-- Stated goal --
Only the number is wanted: how many lines in the data contain "import"?

-- Data section --
━━━━━━━━━━━━━━━━━━━━

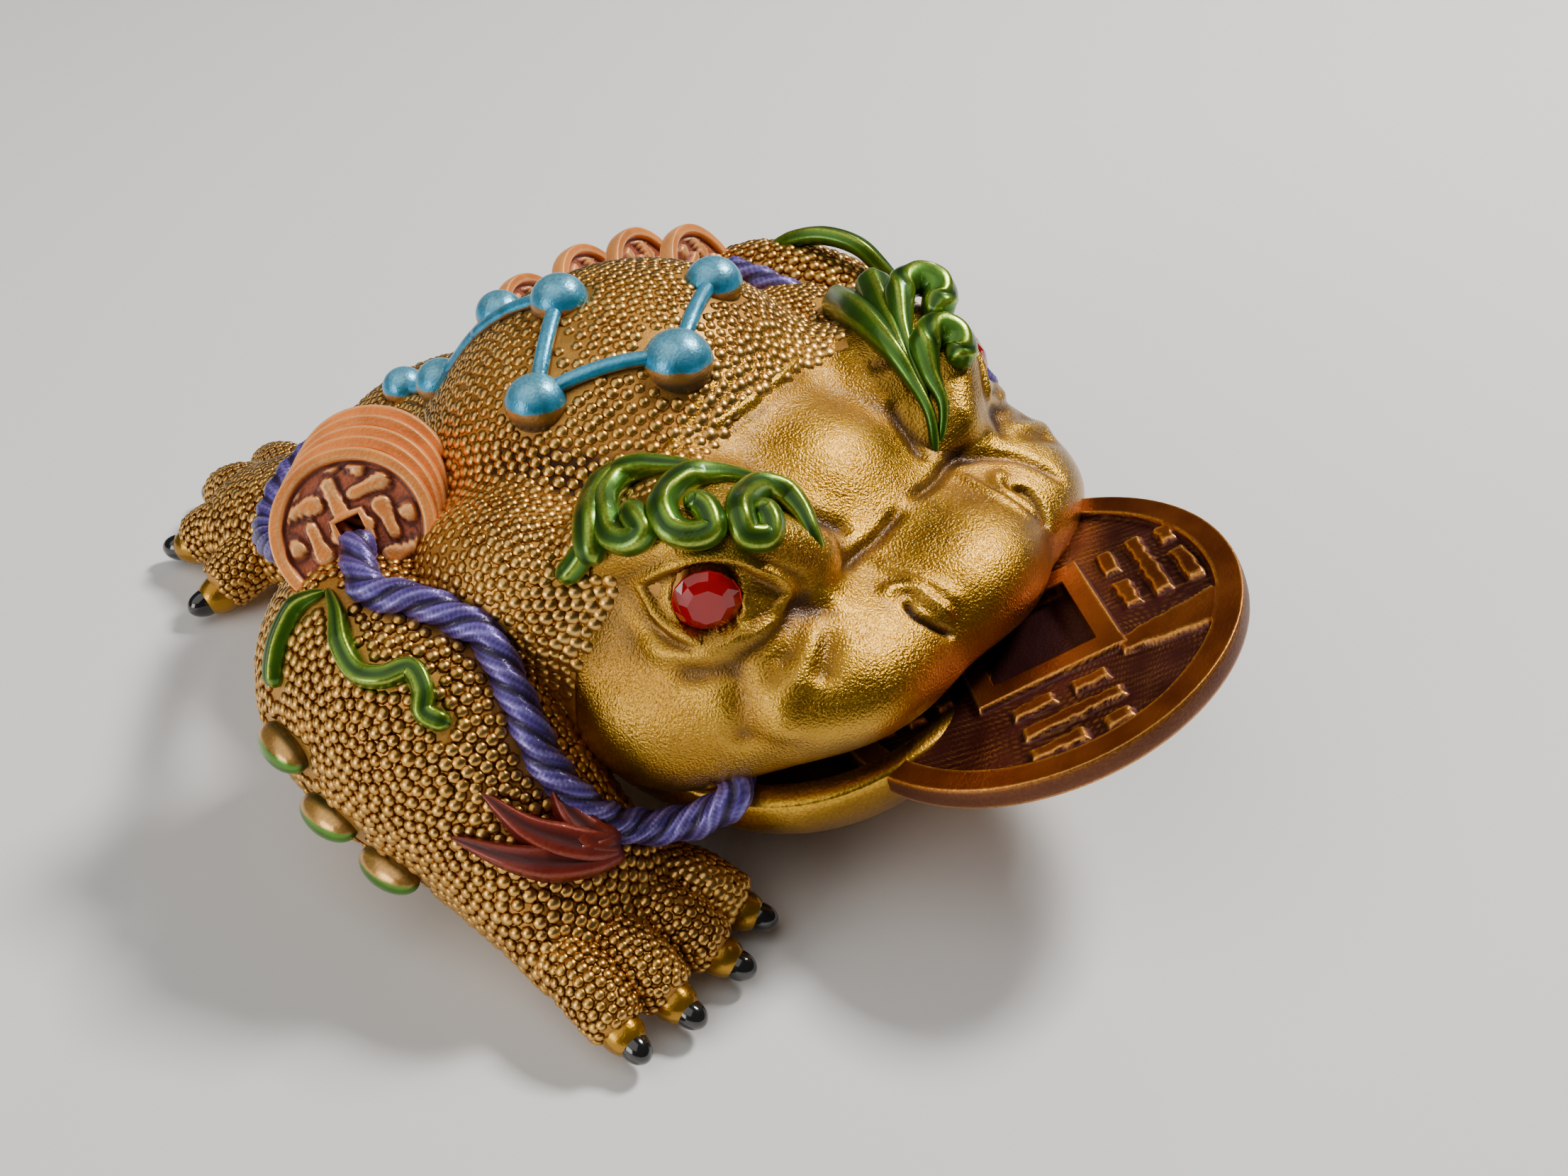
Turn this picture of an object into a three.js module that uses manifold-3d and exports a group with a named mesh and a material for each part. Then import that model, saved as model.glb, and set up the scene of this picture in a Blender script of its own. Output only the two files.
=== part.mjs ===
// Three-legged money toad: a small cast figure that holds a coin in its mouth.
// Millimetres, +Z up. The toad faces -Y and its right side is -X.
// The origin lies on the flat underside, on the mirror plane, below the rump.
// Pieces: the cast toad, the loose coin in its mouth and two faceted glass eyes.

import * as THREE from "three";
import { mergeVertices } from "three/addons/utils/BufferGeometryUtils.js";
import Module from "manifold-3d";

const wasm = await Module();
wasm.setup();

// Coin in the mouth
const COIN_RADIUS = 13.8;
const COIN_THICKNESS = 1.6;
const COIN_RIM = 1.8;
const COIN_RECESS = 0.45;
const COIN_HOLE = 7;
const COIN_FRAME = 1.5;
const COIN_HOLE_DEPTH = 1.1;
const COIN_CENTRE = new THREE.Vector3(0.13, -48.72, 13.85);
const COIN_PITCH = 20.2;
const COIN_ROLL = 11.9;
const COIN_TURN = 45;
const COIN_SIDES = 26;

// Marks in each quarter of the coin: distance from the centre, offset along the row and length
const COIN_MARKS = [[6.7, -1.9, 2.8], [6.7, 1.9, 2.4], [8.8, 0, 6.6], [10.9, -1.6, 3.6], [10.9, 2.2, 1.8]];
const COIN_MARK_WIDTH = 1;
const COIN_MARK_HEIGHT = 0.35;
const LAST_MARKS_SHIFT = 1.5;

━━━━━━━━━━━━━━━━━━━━

-- The response --
4